The Wall Street Journal also reported that AOL had discussed the prospect of a Yahoo bid with private equity firms Blackstone Group and Silver Lake Partners. “The deal would reportedly include Yahoo selling off its 40 percent stake in Chinese Internet search giant Alibaba Group, parent company of Hong Kong-listed Alibaba.com Ltd,” the newspaper reported Oct. 14.

But Yahoo has had the ability to resist aggressive takeovers before-most notably in the case of Microsoft, which pushed to acquire Yahoo in 2008. That resulted in Yahoo publicly refusing an enormous offer of $47 billion rather than become a Redmond subsidiary.

That raised the specter of vicious proxy fight, with Microsoft attempting to seize sympathetic seats on Yahoo’s board. But that effort petered out, too, angering Yahoo shareholders who had smelled the prospect of a major payday with Microsoft buying stock at a premium. Their anger, in turn, drove Yahoo co-founder Jerry Yang from the CEO slot.

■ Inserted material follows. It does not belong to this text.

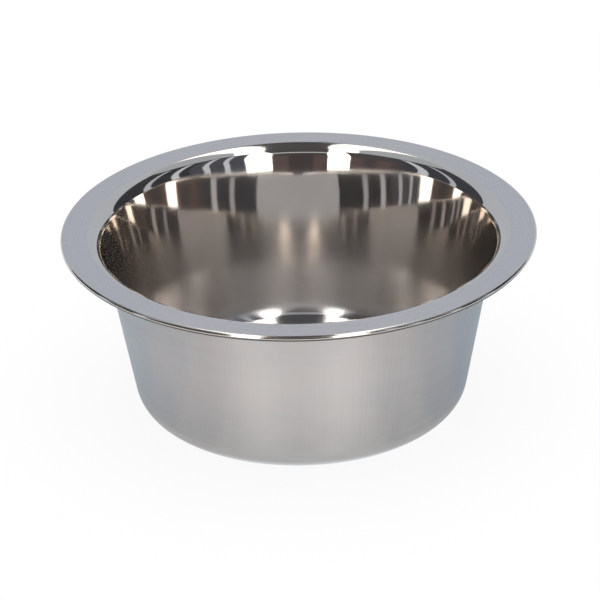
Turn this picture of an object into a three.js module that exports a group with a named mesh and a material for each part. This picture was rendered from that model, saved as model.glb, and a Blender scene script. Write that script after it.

In a November 2008 letter to Yahoo employees, Yang tried to put a positive spin on developments. “The fact remains that Yahoo is now a significantly different company that is stronger in many ways than it was just 18 months ago,” he wrote. “This only makes it all the more essential that we manage this opportunity to leverage the progress up to this point as effectively as possible.”

Yang’s successor, Carol Bartz, seemed much more open to selling off Yahoo’s assets. In a May 2009 interview at the seventh annual D: All Things Digital conference, she told technology columnist Kara Swisher that Yahoo would sell its search business to Microsoft “if there [are] boatloads of money and the right technology involved.”

When asked whether she would sell Yahoo in its entirety to Microsoft, Bartz replied: “They’d have to have biiiig boatloads of money,” according to a transcript.

But later that summer, Microsoft and Yahoo ended up entering a 10-year search and advertising agreement in which Bing would take over Yahoo’s back-end search, while Yahoo assumed worldwide sales duties for both companies’ search advertisers. Microsoft also paid Yahoo about $150 million in expenses.

Ever since, Bartz has maintained an aggressive program of cutting and streamlining the company. “We’re really revising everything,” she said during a September 2009 presentation at the Nasdaq MarketSite in Times Square. “Where it makes sense, we will sell, and where it makes sense, we will shut down.”

In other words, if private equity really does want to make a play for Yahoo, the company’s history and corporate culture might transform any takeover battle into a real fight-one that Yahoo, even with its diminished profile, has solid odds of winning.